- 1001 West 15th Street San Pedro, California 90744 United States

Information
- Type: Public
- Motto: "Wisdom, Integrity and Self-Respect"
- Established: 1903
- Dean: John Bobich, Denise Marovich-Sampson
- Principal: Raymond Aubele
- Faculty: 117.13 (FTE)
- Enrollment: 2,398 (2024-2025)
- Student to teacher ratio: 20.47
- Colors: Black and Gold
- Athletics conference: Marine League CIF Los Angeles City Section
- Mascot: Pirate Pete & YoHo the Parrot
- Nickname: Pirates
- Newspaper: Fore N Aft
- Yearbook: Black and Gold
- Phone: (310) 241-5800
- Website: http://www.sanpedrohs.org/

= San Pedro High School =

San Pedro High School is a public high school in the Los Angeles Unified School District and is located in the San Pedro portion of the city of Los Angeles, California. The school serves the entirety of San Pedro as well as most of the Eastview neighborhood of Rancho Palos Verdes. The base housing of the Los Angeles Space Force Base is assigned to this school.

In 2003, the school celebrated its 100th anniversary.

==History==
It was in the Los Angeles City High School District until 1961, when it merged into LAUSD.

In 1971, each Parent Teacher Association meeting had about 24 participants on a regular basis, even though the organization had 1,170 members.

During a campus renovation that began in 2022, researchers and construction crews uncovered a massive marine fossil bed with more than 200 species, including megalodon, shorebirds, sea turtles and saber-tooth salmon..

==Facilities==
San Pedro High School is home to two protected landmarks, the Administration Building and Language Arts Building. Both were constructed in 1936 under mandate from the Works Progress Administration. San Pedro High School also has a Mathematics and Sciences Building, a Vocational Arts Building, a cafeteria, numerous bungalow-style classrooms, and three gymnasiums.

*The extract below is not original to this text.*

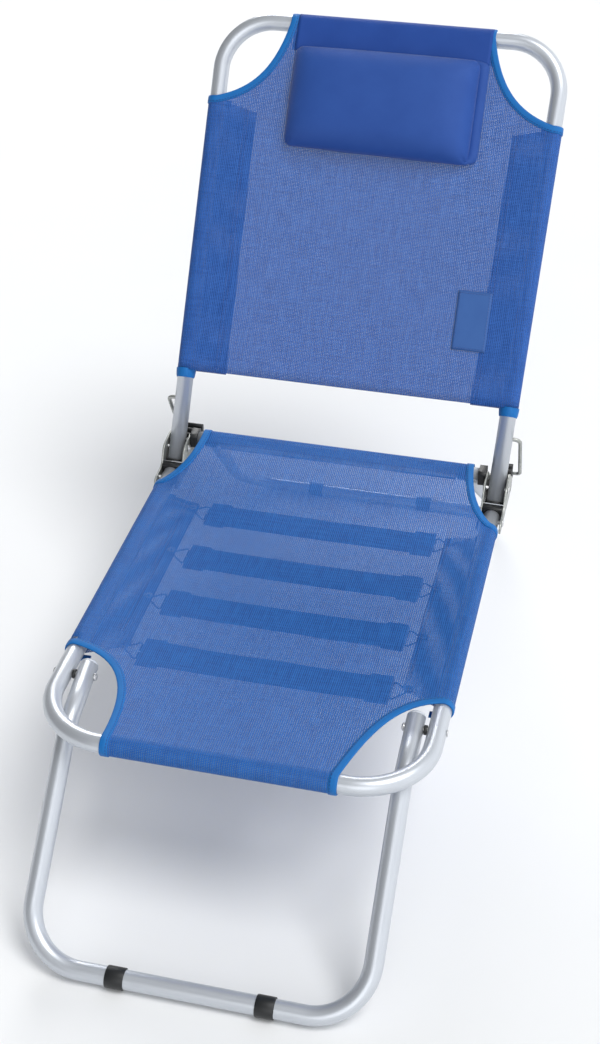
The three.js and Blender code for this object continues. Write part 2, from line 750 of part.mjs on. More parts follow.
// A bent wire triangle from the strap's end to an eyelet.
const strapHook = (side, y) => {
  const wire = 1.2;
  const baseX = side * (strapHalf + wire + gap);
  const apexX = side * (eyeletHalf + 1);
  const apexZ = railHeight - clothOnTube - 3.6;
  const path = new BentPath([
    vec(baseX, y + 2, strapZ),
    vec(baseX, y + 20, strapZ),
    vec(apexX, y, apexZ),
    vec(baseX, y - 20, strapZ),
    vec(baseX, y - 2, strapZ),
  ], [3, 2, 3], 60);
  return sweep(path, wire, 0, 6);
};

const eyelet = (side, y) => {
  const flange = clothThickness / 2 + gap;
  const profile = [
    [3, -flange - 0.8], [6.4, -flange - 0.8], [6.4, -flange], [4.2, -flange],
    [4.2, flange], [6.4, flange], [6.4, flange + 0.8], [3, flange + 0.8], [3, -flange - 0.8],
  ];
  const ring = new THREE.LatheGeometry(profile.map(([r, along]) => new THREE.Vector2(r, along)), 10);
  ring.rotateX(Math.PI / 2);
  ring.translate(side * eyeletHalf, y, railHeight - clothOnTube);
  return ring;
};

strapYs.forEach((y, i) => {
  place(`seat_strap_${i + 1}`, strap(y), elastic);
  sides.forEach(([name, side]) => {
    place(`strap_hook_${i + 1}_${name}`, strapHook(side, y), brightSteel);
    place(`eyelet_${i + 1}_${name}`, eyelet(side, y), brightSteel);
  });
});

// ---- everything made once for each side ---------------------------------------------------

sides.forEach(([name, side]) => {
  const inward = side * railHalf - side * plateInner;
  const outward = side * railHalf + side * plateInner;
  place(`rail_plug_${name}`, railPlug(side), blackPlastic);
  place(`inner_plate_${name}`, hingePlate(side > 0 ? inward - plateThickness : inward), steel);
  place(`outer_plate_${name}`, hingePlate(side > 0 ? outward : outward - plateThickness), steel);
  place(`rail_rivet_${name}`, platePin(side, railRivetY, railHeight, 6), brightSteel);
  place(`recline_pin_${name}`, platePin(side, recline.y, recline.z, 6), brightSteel);
  place(`prop_rack_${name}`, rack(side), blackPlastic);
  place(`crossbar_collar_${name}`, crossbarCollar(side), blackPlastic);
  place(`front_leg_plug_${name}`, legPlug(side), greyPlastic);
  place(`front_leg_rivet_${name}`, legRivet(side), brightSteel);
  place(`front_leg_spacer_${name}`, legSpacer(side), blackPlastic);
  place(`front_foot_band_${name}`, footBand(side, frontFoot, tubeRadius), blackPlastic);
  place(`rear_leg_hub_${name}`, rearHub(side), blackPlastic);
  place(`rear_foot_band_${name}`, footBand(side, rearFoot, rearTubeRadius), blackPlastic);
  place(`back_shoe_${name}`, backShoe(side), blackPlastic, back);
  place(`wire_prop_${name}`, wireProp(side), steel);
});

export default chair;
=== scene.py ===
import json
import math

import bmesh
import bpy
from mathutils import Matrix, Vector


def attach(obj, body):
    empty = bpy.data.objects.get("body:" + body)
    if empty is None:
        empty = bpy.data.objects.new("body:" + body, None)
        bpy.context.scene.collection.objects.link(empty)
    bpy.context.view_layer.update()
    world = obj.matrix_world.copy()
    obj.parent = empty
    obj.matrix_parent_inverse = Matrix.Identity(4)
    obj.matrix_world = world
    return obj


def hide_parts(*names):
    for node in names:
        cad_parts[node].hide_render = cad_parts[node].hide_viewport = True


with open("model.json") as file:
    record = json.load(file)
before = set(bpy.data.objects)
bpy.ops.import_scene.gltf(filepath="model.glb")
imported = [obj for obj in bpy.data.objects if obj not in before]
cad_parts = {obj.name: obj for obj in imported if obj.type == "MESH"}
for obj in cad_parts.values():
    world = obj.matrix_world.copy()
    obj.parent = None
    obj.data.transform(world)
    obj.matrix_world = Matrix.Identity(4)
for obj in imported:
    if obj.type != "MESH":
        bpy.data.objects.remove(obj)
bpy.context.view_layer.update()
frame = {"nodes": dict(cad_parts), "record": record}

# ---- dimensions ----

# Outer radii of the tubes, and the radii of their bends.
TUBE = 0.0125
REAR_TUBE = 0.0095
CROSSBAR_TUBE = 0.010
SEAT_BEND = 0.092
BACK_BEND = 0.078
FRONT_BENDS = [0.06, 0.075, 0.075, 0.06]
REAR_BEND = 0.062

# The seat frame: its front bar, and its rails' height, half spacing and length.
FRONT_Y = -0.4349
RAIL_Z = 0.246
RAIL_X = 0.251
RAIL_LENGTH = 0.606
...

The school and its surroundings were the area where much of the filming for the 1987 movie Some Kind of Wonderful was shot.

==Demographics==
As of the school year 2008-09, the racial breakdown included:

- 67.1% Hispanic
- 19.0% White
- 9.8% African American
- 0.7% Native American
- 3.5% Asian
- 0.5% Pacific Islander

== Notable alumni ==

- Alan Ashby, 1969, former catcher in the Houston Astros, now a sportscaster.
- John Bettis, lyricist
- Mister Cartoon, 1969, graffiti and tattoo artist
- Misty Copeland, Principal Ballet Dancer for the American Ballet Theatre
- Mario Danelo, 2003, NCAA placekicker
- Eric Erlandson, 1981, co-founder and lead guitarist for 1990s rock/grunge band Hole.
- Anna Lee Fisher, 1967, first mother in space, 1984 crew member of Space Shuttle Discovery
- Brian Harper, 1977, former Major League Baseball Player.
- D. L. Hughley, actor and comedian
- Ed Jurak, MLB utility infielder for the Red Sox, Giants and Athletics 1982-1989
- Yuri Kochiyama, civil rights activist
- Otis Livingston, 1985, sportscaster and sideline reporter
- Garry Maddox, 1968, former MLB player
- Haven Moses, NFL wide receiver
- Willie Naulls, 1952, former NBA player
- John Olguin, 1941, director of the Cabrillo Marine Aquarium
- Art Pepper, jazz alto saxophonist
- Miguel Jontel Pimentel, 2003, singer, won the Grammy for best R&B song in 2013.
- C. Waldo Powers, 1918, architect behind many historic Los Angeles apartment houses
- Don Shinnick, 1952, NFL linebacker and coach
- Mike Watt, D. Boon and George Hurley, 1976, members of punk band Minutemen.
- Brenton Wood, 1963, Songwriter, singer, "Gimme Little Sign", "The Oogum Boogum Song".